### Data provided
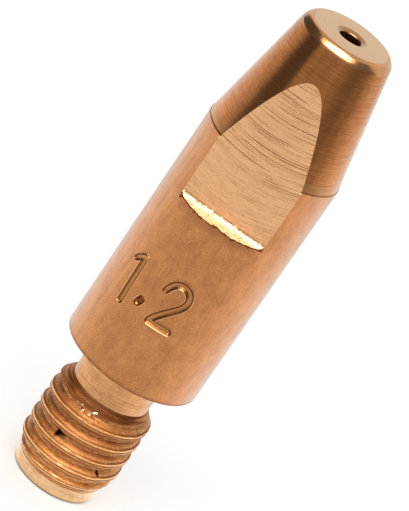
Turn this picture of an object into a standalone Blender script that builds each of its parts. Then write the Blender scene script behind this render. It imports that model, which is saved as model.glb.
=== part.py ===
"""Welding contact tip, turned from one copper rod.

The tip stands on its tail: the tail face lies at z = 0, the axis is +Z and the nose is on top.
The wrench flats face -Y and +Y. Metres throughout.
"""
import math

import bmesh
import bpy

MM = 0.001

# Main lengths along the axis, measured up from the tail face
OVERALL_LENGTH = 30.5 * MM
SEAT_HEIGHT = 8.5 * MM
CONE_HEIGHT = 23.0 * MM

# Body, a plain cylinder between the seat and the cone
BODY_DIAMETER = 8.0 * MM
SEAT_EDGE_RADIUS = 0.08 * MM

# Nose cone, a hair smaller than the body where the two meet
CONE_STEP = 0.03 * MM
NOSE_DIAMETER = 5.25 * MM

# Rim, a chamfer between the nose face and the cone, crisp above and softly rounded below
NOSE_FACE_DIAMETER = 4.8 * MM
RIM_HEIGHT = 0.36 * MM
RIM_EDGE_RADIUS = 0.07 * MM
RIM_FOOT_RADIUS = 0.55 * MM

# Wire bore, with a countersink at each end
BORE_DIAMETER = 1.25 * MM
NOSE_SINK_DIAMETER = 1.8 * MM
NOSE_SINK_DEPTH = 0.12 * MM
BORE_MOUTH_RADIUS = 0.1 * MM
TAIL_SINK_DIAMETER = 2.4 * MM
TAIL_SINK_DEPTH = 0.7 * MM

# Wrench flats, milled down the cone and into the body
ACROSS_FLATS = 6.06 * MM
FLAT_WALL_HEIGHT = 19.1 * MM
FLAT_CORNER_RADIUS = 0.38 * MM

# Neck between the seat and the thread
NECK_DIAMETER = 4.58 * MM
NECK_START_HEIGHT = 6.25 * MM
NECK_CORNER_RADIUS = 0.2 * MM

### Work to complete
Recopy the whole listing exactly.

### Full answer
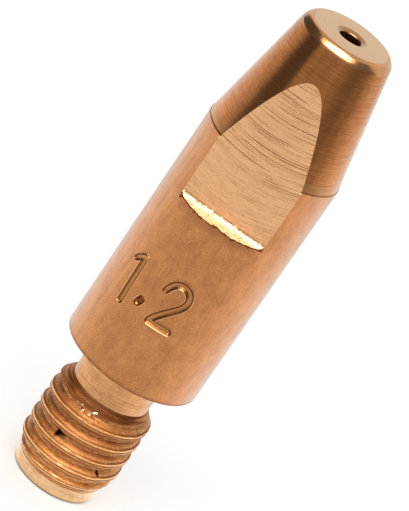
Turn this picture of an object into a standalone Blender script that builds each of its parts. Then write the Blender scene script behind this render. It imports that model, which is saved as model.glb.
=== part.py ===
"""Welding contact tip, turned from one copper rod.

The tip stands on its tail: the tail face lies at z = 0, the axis is +Z and the nose is on top.
The wrench flats face -Y and +Y. Metres throughout.
"""
import math

import bmesh
import bpy

MM = 0.001

# Main lengths along the axis, measured up from the tail face
OVERALL_LENGTH = 30.5 * MM
SEAT_HEIGHT = 8.5 * MM
CONE_HEIGHT = 23.0 * MM

# Body, a plain cylinder between the seat and the cone
BODY_DIAMETER = 8.0 * MM
SEAT_EDGE_RADIUS = 0.08 * MM

# Nose cone, a hair smaller than the body where the two meet
CONE_STEP = 0.03 * MM
NOSE_DIAMETER = 5.25 * MM

# Rim, a chamfer between the nose face and the cone, crisp above and softly rounded below
NOSE_FACE_DIAMETER = 4.8 * MM
RIM_HEIGHT = 0.36 * MM
RIM_EDGE_RADIUS = 0.07 * MM
RIM_FOOT_RADIUS = 0.55 * MM

# Wire bore, with a countersink at each end
BORE_DIAMETER = 1.25 * MM
NOSE_SINK_DIAMETER = 1.8 * MM
NOSE_SINK_DEPTH = 0.12 * MM
BORE_MOUTH_RADIUS = 0.1 * MM
TAIL_SINK_DIAMETER = 2.4 * MM
TAIL_SINK_DEPTH = 0.7 * MM

# Wrench flats, milled down the cone and into the body
ACROSS_FLATS = 6.06 * MM
FLAT_WALL_HEIGHT = 19.1 * MM
FLAT_CORNER_RADIUS = 0.38 * MM

# Neck between the seat and the thread
NECK_DIAMETER = 4.58 * MM
NECK_START_HEIGHT = 6.25 * MM
NECK_CORNER_RADIUS = 0.2 * MM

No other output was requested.